Martes, 15 de junio de 2008.
Desde que el hombre habitó la tierra tuvo que ser lo suficientemente tenaz para sobrevivir en un ambiente lleno de fieras. Sus primeros pasos resultaron arduos e improvisados producto de la casualidad y la causalidad. Piedra y palos fueron sus primeras armas y herramientas de trabajo. Una época de descubrimientos en la que sufría la pérdida de seres queridos en nombre de los dioses y otras cosas sobrenaturales. El tiempo es testigo de que la vida fue y será lo más preciado del ser humano. Pronto supo que había que aprender de la naturaleza si pretendía perdurar. Ella era sabia en general, el eje del equilibrio, autora de la vida y la muerte. Comprendió que la lluvia y el sol eran vitales. Con esa combinación las semillas germinaban, crecían y daban alimentos. Conoció también que no podía exponerse a ellos demasiado porque los excesos eran fatales…
Dejó el cuaderno a buen resguardo en la gaveta de la mesa. Se dio una ducha caliente antes de vestirse. Comprar pan había sido el reclamo de su madre desde la mañana. Estaba entretenido y aún pensaba en su reciente conclusión. Por eso, cuando Alberto abrió la puerta y tropezó con la rara semilla no fue víctima de maleficios. Era una semilla grande, un poco arrugada, con manchas pardas y negruzcas, ataviada con una tira roja que cruzaba transversalmente su cuerpo.
Sus 19 años de cubanía le indicaban que era obvio que la presencia de la semilla en la entrada de su casa no tenía la mejor de las intenciones. Sin embargo, Alberto estaba convencido de que nada que viniese de la naturaleza podía causarle daño. Mucho menos entendía cómo las personas la usaban con esos fines. Cómo atribuirle poderes sobrenaturales a algo tan natural. Suspiraba mientras movía la cabeza a ambos lados. Sin ningún temor la tomó en sus manos, tiró la tela roja a la basura y se fue al patio entre los reclamos de la madre que aún esperaba el pan. De un golpe incrustó la pala en la tierra y abrió el hueco justo para depositar la semilla.

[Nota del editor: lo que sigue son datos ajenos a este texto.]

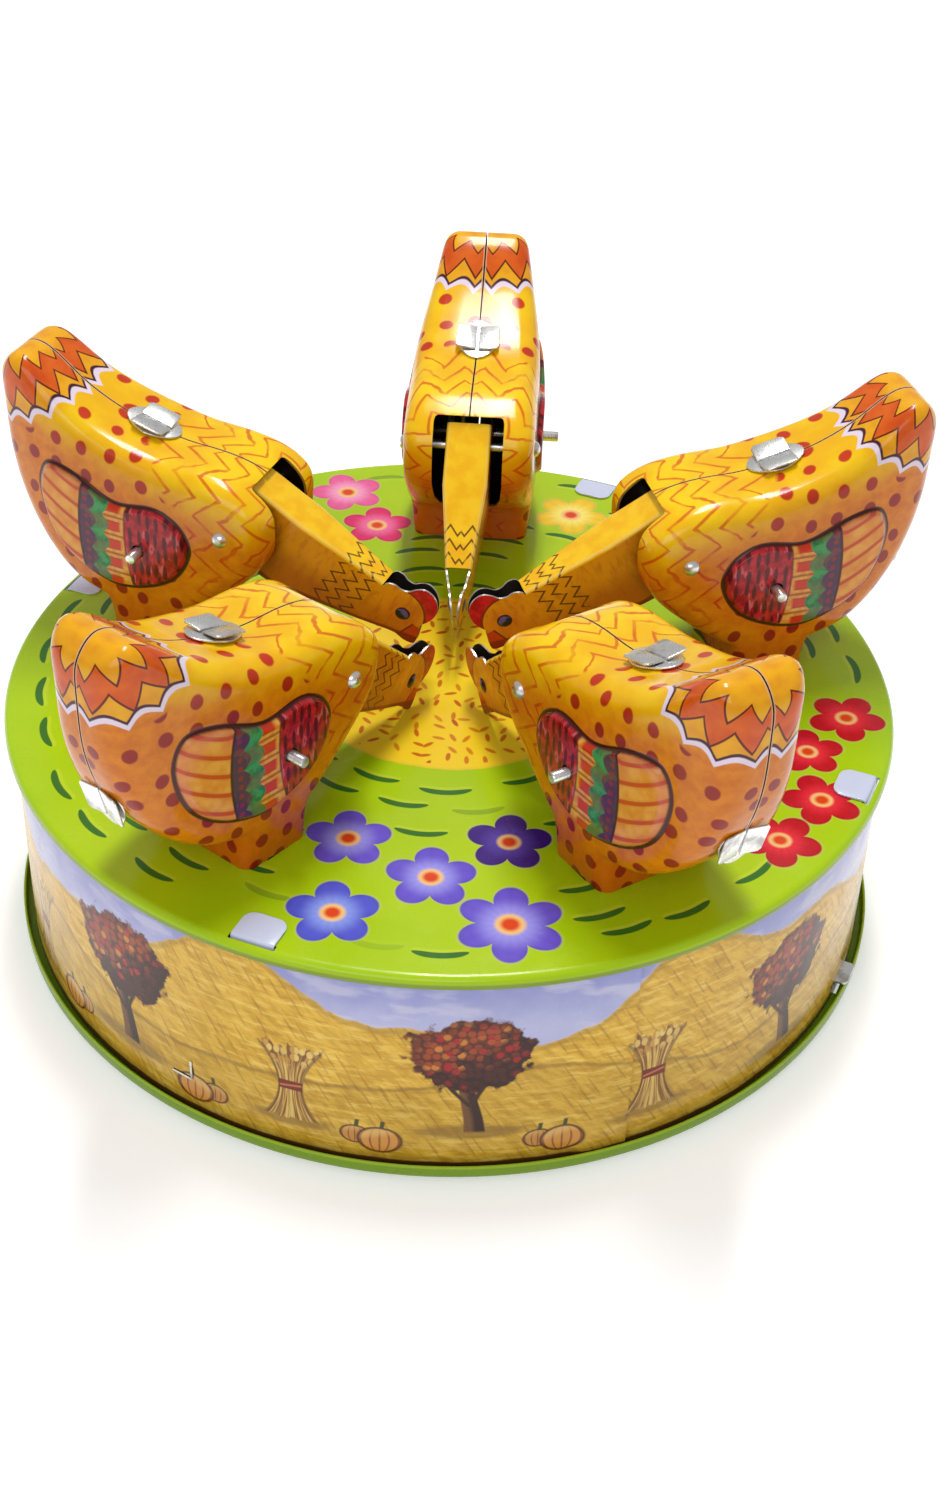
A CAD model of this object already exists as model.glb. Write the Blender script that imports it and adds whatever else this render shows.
"""Dresses the pecking hens: a round printed tin drum with five tin hens that rock their necks."""

import math

import bmesh
import bpy
from mathutils import Matrix, Vector
from mathutils.bvhtree import BVHTree


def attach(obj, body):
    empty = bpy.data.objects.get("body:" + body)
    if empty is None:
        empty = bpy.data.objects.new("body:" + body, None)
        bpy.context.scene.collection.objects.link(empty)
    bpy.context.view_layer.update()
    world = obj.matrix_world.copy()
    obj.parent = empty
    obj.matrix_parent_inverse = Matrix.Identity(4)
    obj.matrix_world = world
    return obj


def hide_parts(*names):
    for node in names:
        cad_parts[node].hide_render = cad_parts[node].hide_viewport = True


# All building below is in millimetres, and a piece becomes metres when it is placed.
METRES = Matrix.Scale(0.001, 4)
CLEAR = 0.3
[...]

Tenía tiempo suficiente para iniciarse en la agricultura urbana. Su trabajo estaba suspendido hasta nuevo aviso por el azote de la Covid-19. En las semanas posteriores cuidó de ella. Despojó el espacio de hierbas parásitas. La regó con regularidad. El interés por descubrir qué planta saldría de tan extraño óvulo animó sus días. La semilla germinó después de un mes. La planta se tornó inmensa, frondosa y al año dio unos frutos extraños que agradaban el paladar de las aves, jutías, lagartijas y murciélagos, su espesa sombra refrescaba a gallinas, perros y gatos. Disfrutaba ver el árbol en la tarde, poblado de animales que se refugiaban en él para no ser sacrificados y arrojados en las puertas y esquinas de la ciudad.